When religion makes solid or authoritarian claims about the afterlife, it seems to me to enter the territory of science. It is all well and good for it to do so, but I believe those claims are rightfully questionable, just as science must be. If we approached religion more as we do science, maybe we’d have an ever-evolving body of observation whose data are open to the interpretation of a million inquiring minds, from centenarians to six-year-olds. Why is church so little like a science fair? Where are religion’s baking soda and vinegar volcanoes, its frog dissections, its chemistry labs? When the potential of retribution is innate to its mission, how freely from fear may we actually question—or believe—its tenets?

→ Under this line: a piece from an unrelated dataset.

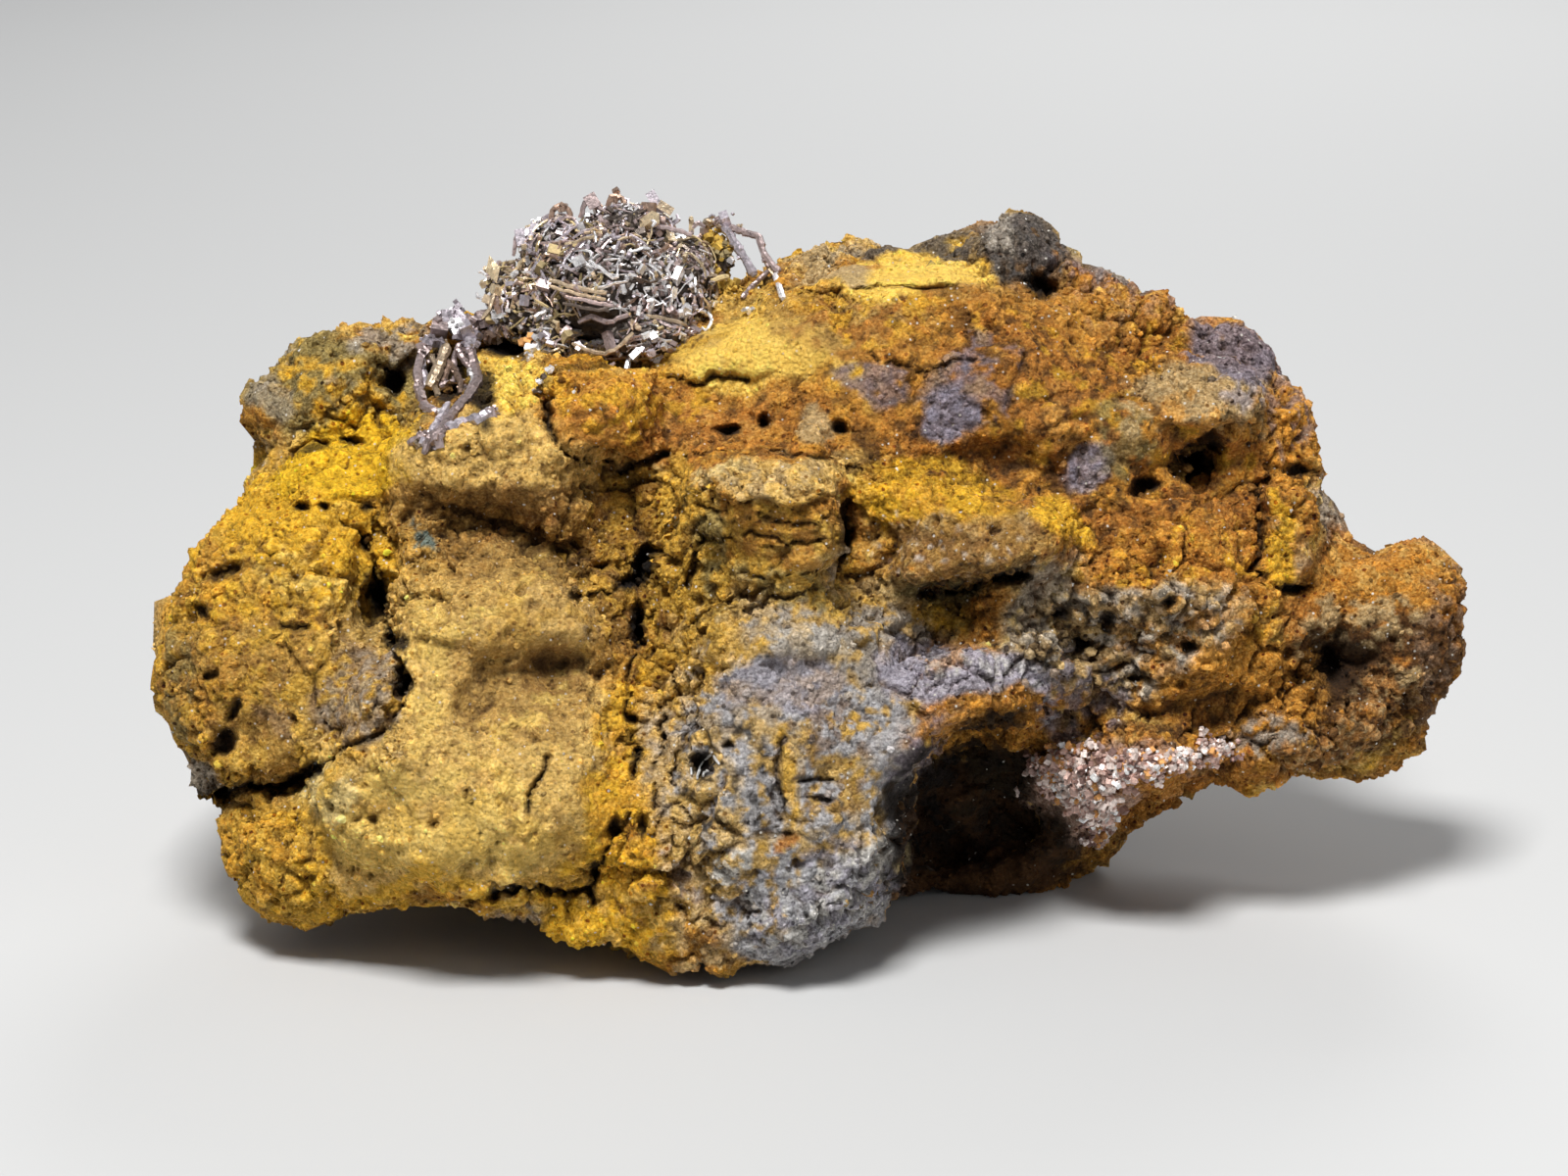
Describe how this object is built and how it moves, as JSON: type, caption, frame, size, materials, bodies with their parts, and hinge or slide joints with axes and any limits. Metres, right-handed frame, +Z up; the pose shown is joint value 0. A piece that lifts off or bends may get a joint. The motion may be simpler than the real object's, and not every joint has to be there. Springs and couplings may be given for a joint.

I wonder, if we were to peel back the layers of psyche and archetype from Christianity’s varying claims and beliefs about hell, if we would ultimately encounter our deep and abiding terror that we are Spiritually Alone in the universe. I wonder if the concept of hell makes some of us feel safer because it involves a God that punishes evildoing, and if some of us dearly desire and indeed need to feel like God cares about the bad things that happen to us. I wonder if, for many of us, hell feels like a better option than Aloneness.
I wonder if there is the possibility of a reality in which we are neither cosmically alone nor in danger of separation from God; a situation in which God has never once planned or even experienced a separation from us. If the thought of even wondering this scares you, I can tell you that you are not alone; I used to be afraid of even asking if this, or anything approaching it, was possible. However, at every step and with every deepening question, I have felt the mercy and love of God’s Spirit. I wonder if you might, too.
Today, if you choose, perhaps you could just dream about some of these things yourself; uninhibited, unedited, and unfettered. For a few minutes, maybe you could imagine that there is no potential destruction of your soul, and wonder about a universe in which the Christ actually reconciles us all to ourselves and to each other and to God.
What comes up for you? Sit with it compassionately, if you like, and ask God to commune with you there.
Give them not hell, but hope and courage. Preach the everlasting love of God.– John Murray
I’m a huge fan of your music and I really enjoyed reading your reflections on this. I have thought a lot about this and one of the greatest perspectives on hell that I’ve ever seen is in CS Lewis’s book the great divorce. I would love to hear your thoughts on it.
I appreciate your vulnerability and honesty, Audrey. I have friends and family members who also share your newfound beliefs about Hell either being empty or not existing at all. While I understand your perspective and your reasons for arriving there, I must pose a simple question. How do you reconcile scripture with your new belief about Hell? What are we to make of the many passages of scripture in which Yeshua Himself discusses the reality of Hell at length?